GOAL: Restate the full set of records exactly, word for word.
— Start DATA SHOWN —
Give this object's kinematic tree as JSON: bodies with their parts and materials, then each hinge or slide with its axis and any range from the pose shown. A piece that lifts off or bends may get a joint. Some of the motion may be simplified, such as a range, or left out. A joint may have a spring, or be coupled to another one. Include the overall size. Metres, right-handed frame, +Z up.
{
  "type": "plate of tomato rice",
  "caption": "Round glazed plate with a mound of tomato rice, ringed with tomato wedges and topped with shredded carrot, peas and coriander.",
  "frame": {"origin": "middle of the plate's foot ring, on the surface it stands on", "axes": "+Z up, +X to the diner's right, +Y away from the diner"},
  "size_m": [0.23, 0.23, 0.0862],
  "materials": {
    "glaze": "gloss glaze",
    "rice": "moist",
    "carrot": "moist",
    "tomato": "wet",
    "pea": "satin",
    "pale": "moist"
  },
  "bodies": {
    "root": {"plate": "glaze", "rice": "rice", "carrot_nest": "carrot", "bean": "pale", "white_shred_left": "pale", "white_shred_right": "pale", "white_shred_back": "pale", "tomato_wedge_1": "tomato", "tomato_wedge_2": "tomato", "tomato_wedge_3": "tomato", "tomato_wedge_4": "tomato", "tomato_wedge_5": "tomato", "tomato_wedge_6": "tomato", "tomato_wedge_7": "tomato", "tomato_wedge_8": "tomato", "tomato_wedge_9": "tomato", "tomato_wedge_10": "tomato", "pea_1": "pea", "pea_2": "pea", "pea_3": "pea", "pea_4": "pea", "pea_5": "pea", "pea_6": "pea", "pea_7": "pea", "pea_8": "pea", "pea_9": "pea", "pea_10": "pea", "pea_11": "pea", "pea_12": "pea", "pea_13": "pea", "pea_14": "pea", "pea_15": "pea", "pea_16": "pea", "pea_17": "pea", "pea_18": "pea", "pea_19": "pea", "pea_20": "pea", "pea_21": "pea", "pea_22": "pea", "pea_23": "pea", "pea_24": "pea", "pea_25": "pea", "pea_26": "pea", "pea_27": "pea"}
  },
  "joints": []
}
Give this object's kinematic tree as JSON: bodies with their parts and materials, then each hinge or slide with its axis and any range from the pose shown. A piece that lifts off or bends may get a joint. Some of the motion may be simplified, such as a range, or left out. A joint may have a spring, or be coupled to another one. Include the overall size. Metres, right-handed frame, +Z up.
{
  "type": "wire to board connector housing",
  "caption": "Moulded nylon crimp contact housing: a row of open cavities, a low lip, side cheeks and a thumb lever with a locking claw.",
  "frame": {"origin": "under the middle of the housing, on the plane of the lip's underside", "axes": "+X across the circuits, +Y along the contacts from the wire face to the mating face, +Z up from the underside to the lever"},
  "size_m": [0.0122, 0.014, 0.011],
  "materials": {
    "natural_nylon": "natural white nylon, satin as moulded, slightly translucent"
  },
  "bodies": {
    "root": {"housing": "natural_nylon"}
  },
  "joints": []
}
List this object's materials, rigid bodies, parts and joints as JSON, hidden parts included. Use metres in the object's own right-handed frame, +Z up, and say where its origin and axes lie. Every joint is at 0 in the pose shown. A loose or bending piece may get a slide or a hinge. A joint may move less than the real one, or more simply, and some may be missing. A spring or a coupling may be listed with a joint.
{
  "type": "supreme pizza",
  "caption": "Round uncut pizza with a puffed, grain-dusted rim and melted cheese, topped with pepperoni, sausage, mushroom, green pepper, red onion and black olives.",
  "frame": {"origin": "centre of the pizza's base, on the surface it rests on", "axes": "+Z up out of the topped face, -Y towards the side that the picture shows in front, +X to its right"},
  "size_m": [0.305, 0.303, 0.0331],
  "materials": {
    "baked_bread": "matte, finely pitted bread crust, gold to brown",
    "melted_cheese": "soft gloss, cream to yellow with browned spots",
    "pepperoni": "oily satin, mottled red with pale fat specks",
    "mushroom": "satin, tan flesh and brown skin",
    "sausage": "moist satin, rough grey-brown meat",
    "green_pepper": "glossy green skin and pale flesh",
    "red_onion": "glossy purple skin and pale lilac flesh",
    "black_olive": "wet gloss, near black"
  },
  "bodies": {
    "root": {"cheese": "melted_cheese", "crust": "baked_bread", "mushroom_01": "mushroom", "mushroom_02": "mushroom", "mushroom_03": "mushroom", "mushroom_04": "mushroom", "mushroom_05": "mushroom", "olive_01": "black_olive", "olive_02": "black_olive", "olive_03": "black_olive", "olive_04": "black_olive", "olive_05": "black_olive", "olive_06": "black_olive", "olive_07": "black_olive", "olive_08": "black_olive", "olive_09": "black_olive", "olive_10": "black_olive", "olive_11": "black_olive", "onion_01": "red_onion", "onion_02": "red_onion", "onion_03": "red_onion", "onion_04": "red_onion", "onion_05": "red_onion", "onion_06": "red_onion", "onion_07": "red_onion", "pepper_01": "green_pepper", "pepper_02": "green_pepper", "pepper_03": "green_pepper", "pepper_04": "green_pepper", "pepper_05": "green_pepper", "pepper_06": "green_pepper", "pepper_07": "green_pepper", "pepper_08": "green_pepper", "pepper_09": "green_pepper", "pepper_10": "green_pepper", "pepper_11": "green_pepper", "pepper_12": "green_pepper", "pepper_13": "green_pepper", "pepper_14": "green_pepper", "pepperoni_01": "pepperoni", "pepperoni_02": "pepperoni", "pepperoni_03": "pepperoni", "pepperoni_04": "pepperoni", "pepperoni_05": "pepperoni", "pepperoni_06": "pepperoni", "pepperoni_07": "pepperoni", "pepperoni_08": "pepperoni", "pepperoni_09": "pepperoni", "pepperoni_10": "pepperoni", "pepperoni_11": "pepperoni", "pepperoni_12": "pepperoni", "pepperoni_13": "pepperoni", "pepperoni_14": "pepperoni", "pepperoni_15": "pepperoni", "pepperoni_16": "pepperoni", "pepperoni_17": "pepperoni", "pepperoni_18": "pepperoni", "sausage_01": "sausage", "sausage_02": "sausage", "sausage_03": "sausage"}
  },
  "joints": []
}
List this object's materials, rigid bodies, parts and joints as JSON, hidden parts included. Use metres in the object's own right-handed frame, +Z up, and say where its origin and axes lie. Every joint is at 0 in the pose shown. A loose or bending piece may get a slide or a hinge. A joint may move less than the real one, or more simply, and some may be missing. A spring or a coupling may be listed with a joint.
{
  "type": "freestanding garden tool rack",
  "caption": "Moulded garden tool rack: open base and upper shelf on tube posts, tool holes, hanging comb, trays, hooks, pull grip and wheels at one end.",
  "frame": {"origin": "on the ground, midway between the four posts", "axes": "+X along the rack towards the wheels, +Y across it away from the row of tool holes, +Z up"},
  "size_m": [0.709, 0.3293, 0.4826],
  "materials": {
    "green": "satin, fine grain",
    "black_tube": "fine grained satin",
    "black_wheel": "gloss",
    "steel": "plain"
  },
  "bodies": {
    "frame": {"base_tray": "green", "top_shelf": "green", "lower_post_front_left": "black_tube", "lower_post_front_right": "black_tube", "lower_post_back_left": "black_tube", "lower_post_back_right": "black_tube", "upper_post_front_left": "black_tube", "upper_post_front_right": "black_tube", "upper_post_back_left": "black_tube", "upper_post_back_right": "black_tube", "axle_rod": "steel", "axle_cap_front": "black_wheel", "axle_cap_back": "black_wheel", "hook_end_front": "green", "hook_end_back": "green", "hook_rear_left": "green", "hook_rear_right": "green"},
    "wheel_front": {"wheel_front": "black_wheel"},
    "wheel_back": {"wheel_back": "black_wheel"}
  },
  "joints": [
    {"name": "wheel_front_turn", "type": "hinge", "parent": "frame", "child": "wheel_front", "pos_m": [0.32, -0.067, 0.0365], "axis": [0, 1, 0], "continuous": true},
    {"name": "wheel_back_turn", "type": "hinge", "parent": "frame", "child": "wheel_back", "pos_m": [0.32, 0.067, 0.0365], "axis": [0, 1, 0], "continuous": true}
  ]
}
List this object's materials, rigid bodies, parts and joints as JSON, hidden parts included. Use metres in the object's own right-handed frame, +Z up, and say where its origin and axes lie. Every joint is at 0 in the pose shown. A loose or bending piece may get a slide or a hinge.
— End DATA SHOWN —
ANSWER FOR THIS EXERCISE:
Give this object's kinematic tree as JSON: bodies with their parts and materials, then each hinge or slide with its axis and any range from the pose shown. A piece that lifts off or bends may get a joint. Some of the motion may be simplified, such as a range, or left out. A joint may have a spring, or be coupled to another one. Include the overall size. Metres, right-handed frame, +Z up.
{
  "type": "plate of tomato rice",
  "caption": "Round glazed plate with a mound of tomato rice, ringed with tomato wedges and topped with shredded carrot, peas and coriander.",
  "frame": {"origin": "middle of the plate's foot ring, on the surface it stands on", "axes": "+Z up, +X to the diner's right, +Y away from the diner"},
  "size_m": [0.23, 0.23, 0.0862],
  "materials": {
    "glaze": "gloss glaze",
    "rice": "moist",
    "carrot": "moist",
    "tomato": "wet",
    "pea": "satin",
    "pale": "moist"
  },
  "bodies": {
    "root": {"plate": "glaze", "rice": "rice", "carrot_nest": "carrot", "bean": "pale", "white_shred_left": "pale", "white_shred_right": "pale", "white_shred_back": "pale", "tomato_wedge_1": "tomato", "tomato_wedge_2": "tomato", "tomato_wedge_3": "tomato", "tomato_wedge_4": "tomato", "tomato_wedge_5": "tomato", "tomato_wedge_6": "tomato", "tomato_wedge_7": "tomato", "tomato_wedge_8": "tomato", "tomato_wedge_9": "tomato", "tomato_wedge_10": "tomato", "pea_1": "pea", "pea_2": "pea", "pea_3": "pea", "pea_4": "pea", "pea_5": "pea", "pea_6": "pea", "pea_7": "pea", "pea_8": "pea", "pea_9": "pea", "pea_10": "pea", "pea_11": "pea", "pea_12": "pea", "pea_13": "pea", "pea_14": "pea", "pea_15": "pea", "pea_16": "pea", "pea_17": "pea", "pea_18": "pea", "pea_19": "pea", "pea_20": "pea", "pea_21": "pea", "pea_22": "pea", "pea_23": "pea", "pea_24": "pea", "pea_25": "pea", "pea_26": "pea", "pea_27": "pea"}
  },
  "joints": []
}
Give this object's kinematic tree as JSON: bodies with their parts and materials, then each hinge or slide with its axis and any range from the pose shown. A piece that lifts off or bends may get a joint. Some of the motion may be simplified, such as a range, or left out. A joint may have a spring, or be coupled to another one. Include the overall size. Metres, right-handed frame, +Z up.
{
  "type": "wire to board connector housing",
  "caption": "Moulded nylon crimp contact housing: a row of open cavities, a low lip, side cheeks and a thumb lever with a locking claw.",
  "frame": {"origin": "under the middle of the housing, on the plane of the lip's underside", "axes": "+X across the circuits, +Y along the contacts from the wire face to the mating face, +Z up from the underside to the lever"},
  "size_m": [0.0122, 0.014, 0.011],
  "materials": {
    "natural_nylon": "natural white nylon, satin as moulded, slightly translucent"
  },
  "bodies": {
    "root": {"housing": "natural_nylon"}
  },
  "joints": []
}
List this object's materials, rigid bodies, parts and joints as JSON, hidden parts included. Use metres in the object's own right-handed frame, +Z up, and say where its origin and axes lie. Every joint is at 0 in the pose shown. A loose or bending piece may get a slide or a hinge. A joint may move less than the real one, or more simply, and some may be missing. A spring or a coupling may be listed with a joint.
{
  "type": "supreme pizza",
  "caption": "Round uncut pizza with a puffed, grain-dusted rim and melted cheese, topped with pepperoni, sausage, mushroom, green pepper, red onion and black olives.",
  "frame": {"origin": "centre of the pizza's base, on the surface it rests on", "axes": "+Z up out of the topped face, -Y towards the side that the picture shows in front, +X to its right"},
  "size_m": [0.305, 0.303, 0.0331],
  "materials": {
    "baked_bread": "matte, finely pitted bread crust, gold to brown",
    "melted_cheese": "soft gloss, cream to yellow with browned spots",
    "pepperoni": "oily satin, mottled red with pale fat specks",
    "mushroom": "satin, tan flesh and brown skin",
    "sausage": "moist satin, rough grey-brown meat",
    "green_pepper": "glossy green skin and pale flesh",
    "red_onion": "glossy purple skin and pale lilac flesh",
    "black_olive": "wet gloss, near black"
  },
  "bodies": {
    "root": {"cheese": "melted_cheese", "crust": "baked_bread", "mushroom_01": "mushroom", "mushroom_02": "mushroom", "mushroom_03": "mushroom", "mushroom_04": "mushroom", "mushroom_05": "mushroom", "olive_01": "black_olive", "olive_02": "black_olive", "olive_03": "black_olive", "olive_04": "black_olive", "olive_05": "black_olive", "olive_06": "black_olive", "olive_07": "black_olive", "olive_08": "black_olive", "olive_09": "black_olive", "olive_10": "black_olive", "olive_11": "black_olive", "onion_01": "red_onion", "onion_02": "red_onion", "onion_03": "red_onion", "onion_04": "red_onion", "onion_05": "red_onion", "onion_06": "red_onion", "onion_07": "red_onion", "pepper_01": "green_pepper", "pepper_02": "green_pepper", "pepper_03": "green_pepper", "pepper_04": "green_pepper", "pepper_05": "green_pepper", "pepper_06": "green_pepper", "pepper_07": "green_pepper", "pepper_08": "green_pepper", "pepper_09": "green_pepper", "pepper_10": "green_pepper", "pepper_11": "green_pepper", "pepper_12": "green_pepper", "pepper_13": "green_pepper", "pepper_14": "green_pepper", "pepperoni_01": "pepperoni", "pepperoni_02": "pepperoni", "pepperoni_03": "pepperoni", "pepperoni_04": "pepperoni", "pepperoni_05": "pepperoni", "pepperoni_06": "pepperoni", "pepperoni_07": "pepperoni", "pepperoni_08": "pepperoni", "pepperoni_09": "pepperoni", "pepperoni_10": "pepperoni", "pepperoni_11": "pepperoni", "pepperoni_12": "pepperoni", "pepperoni_13": "pepperoni", "pepperoni_14": "pepperoni", "pepperoni_15": "pepperoni", "pepperoni_16": "pepperoni", "pepperoni_17": "pepperoni", "pepperoni_18": "pepperoni", "sausage_01": "sausage", "sausage_02": "sausage", "sausage_03": "sausage"}
  },
  "joints": []
}
List this object's materials, rigid bodies, parts and joints as JSON, hidden parts included. Use metres in the object's own right-handed frame, +Z up, and say where its origin and axes lie. Every joint is at 0 in the pose shown. A loose or bending piece may get a slide or a hinge. A joint may move less than the real one, or more simply, and some may be missing. A spring or a coupling may be listed with a joint.
{
  "type": "freestanding garden tool rack",
  "caption": "Moulded garden tool rack: open base and upper shelf on tube posts, tool holes, hanging comb, trays, hooks, pull grip and wheels at one end.",
  "frame": {"origin": "on the ground, midway between the four posts", "axes": "+X along the rack towards the wheels, +Y across it away from the row of tool holes, +Z up"},
  "size_m": [0.709, 0.3293, 0.4826],
  "materials": {
    "green": "satin, fine grain",
    "black_tube": "fine grained satin",
    "black_wheel": "gloss",
    "steel": "plain"
  },
  "bodies": {
    "frame": {"base_tray": "green", "top_shelf": "green", "lower_post_front_left": "black_tube", "lower_post_front_right": "black_tube", "lower_post_back_left": "black_tube", "lower_post_back_right": "black_tube", "upper_post_front_left": "black_tube", "upper_post_front_right": "black_tube", "upper_post_back_left": "black_tube", "upper_post_back_right": "black_tube", "axle_rod": "steel", "axle_cap_front": "black_wheel", "axle_cap_back": "black_wheel", "hook_end_front": "green", "hook_end_back": "green", "hook_rear_left": "green", "hook_rear_right": "green"},
    "wheel_front": {"wheel_front": "black_wheel"},
    "wheel_back": {"wheel_back": "black_wheel"}
  },
  "joints": [
    {"name": "wheel_front_turn", "type": "hinge", "parent": "frame", "child": "wheel_front", "pos_m": [0.32, -0.067, 0.0365], "axis": [0, 1, 0], "continuous": true},
    {"name": "wheel_back_turn", "type": "hinge", "parent": "frame", "child": "wheel_back", "pos_m": [0.32, 0.067, 0.0365], "axis": [0, 1, 0], "continuous": true}
  ]
}
List this object's materials, rigid bodies, parts and joints as JSON, hidden parts included. Use metres in the object's own right-handed frame, +Z up, and say where its origin and axes lie. Every joint is at 0 in the pose shown. A loose or bending piece may get a slide or a hinge.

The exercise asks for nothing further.